Little Reaction to Economic Data
Although the dollar weakened further, stocks moved little following mixed economic data this morning. Futures didn’t react much to a slightly disappointing Q3 GDP reading today (up 2.0 percent vs. up 2.1 percent consensus). Similarly, slightly higher-than-expected October Chicago PMI (60.6 vs. 58.0 consensus) did little to move stocks up at 9:45am ET.
Clearly, instead of reacting to Friday’s economic data, traders and the investment community remained more zeroed in on Tuesday’s elections results and then the likely details of the Fed’s QE2 program following the FOMC meeting on Wednesday.
Still it has been a good month for stocks, which have posted their second straight month of gains and are up 3 of the last 4 months. In October, the Dow is up 3.0 percent, S&P is up 3.7 percent, Nasdaq is up 5.8 percent, Russell 2000 is up 5.1 percent. In fact, it is the best October for the Dow and S&P since 2003.

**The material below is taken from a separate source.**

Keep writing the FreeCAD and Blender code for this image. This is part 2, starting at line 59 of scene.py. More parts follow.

Some earnings highlights this morning:
1) Monster Worldwide soars 20 percent after beating estimates ($0.02 vs. breakeven consensus). Although sales in the last quarter fell just shy of estimates, bookings (a measure of future revenues) soared 26 percent. Shares are jumping as the online career website operator also provides strong full-year guidance (loss of $0.05-$0.09 vs. loss of $0.05 consensus on better-than-expected revenues of $919 million-$933 million vs. $909 million).

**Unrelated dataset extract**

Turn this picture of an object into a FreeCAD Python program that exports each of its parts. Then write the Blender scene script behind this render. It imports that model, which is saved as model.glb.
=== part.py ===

2) American Axle is up 7 percent after handily beating estimates ($0.52 vs. $0.39 consensus) on stronger-than-expected revenue growth (up 50 percent from the year-ago quarter!). The auto supplier continued to effectively cut costs, but also benefited from “a recovery in market demand for full-size pickups and SUVs.”
The firm also boosted its full-year revenue growth outlook to up 45 percent-50 percent vs. up 44 percent consensus.
3) Genworth Financial falls 7 percent after missing estimates ($0.06 vs. $0.25 consensus) as its insurance businesses were weak. Premiums fell 3 percent and the insurance firm reported a larger loss in its mortgage insurance operations.
4) Estee Lauder beats estimates ($0.95 vs. $0.77 consensus) on higher-than-expected sales
The cosmetics firm also raises its 2010 earnings and revenue forecasts. Earnings are now seen at $2.90-$3.10, inline with $3.06 consensus, on full-year sales growth guidance to 7 percent-9 percent, above 5.7 percent consensus.
a) Knight Capital buys the designated market maker (DMM) operations of Kellogg Capital Market. This includes the firm’s NYSE market making business—which includes 800 listings on NYSE and NYSE Amex as well as 322 NYSE Arca ETF listings. No purchase price was disclosed, but the deal is expected to close in the fourth quarter.
Regardless, it’s an important deal as it reaffirms that the NYSE’s current market making model is working, with firms willing to make investments in it. While the NYSE’s market making model is by no means the same as it was 10 years ago, it has continued to evolve in the electronic marketplace. The most evident example—over the past year or so, outside electronic market making/trading firms like Knight and GETCO have invested into the NYSE’s market making model (GETCO became a DMM last March).
b) Shares of AIA Group jumped 17 percent in its first day of trading in Hong Kong. The strong start came after the Asian life insurance company raised $18 billion by pricing its shares at the high end of the range, becoming Hong Kong’s biggest IPO ever. Recall, AIG had to sell the AIA Group operations as part of a restructuring to help repay its outstanding loan to the U.S. government.
c) Halliburton is down another 2% on uneasiness over cement tests related to BP oil spill. This comes after its 8 percent decline late in the day yesterday.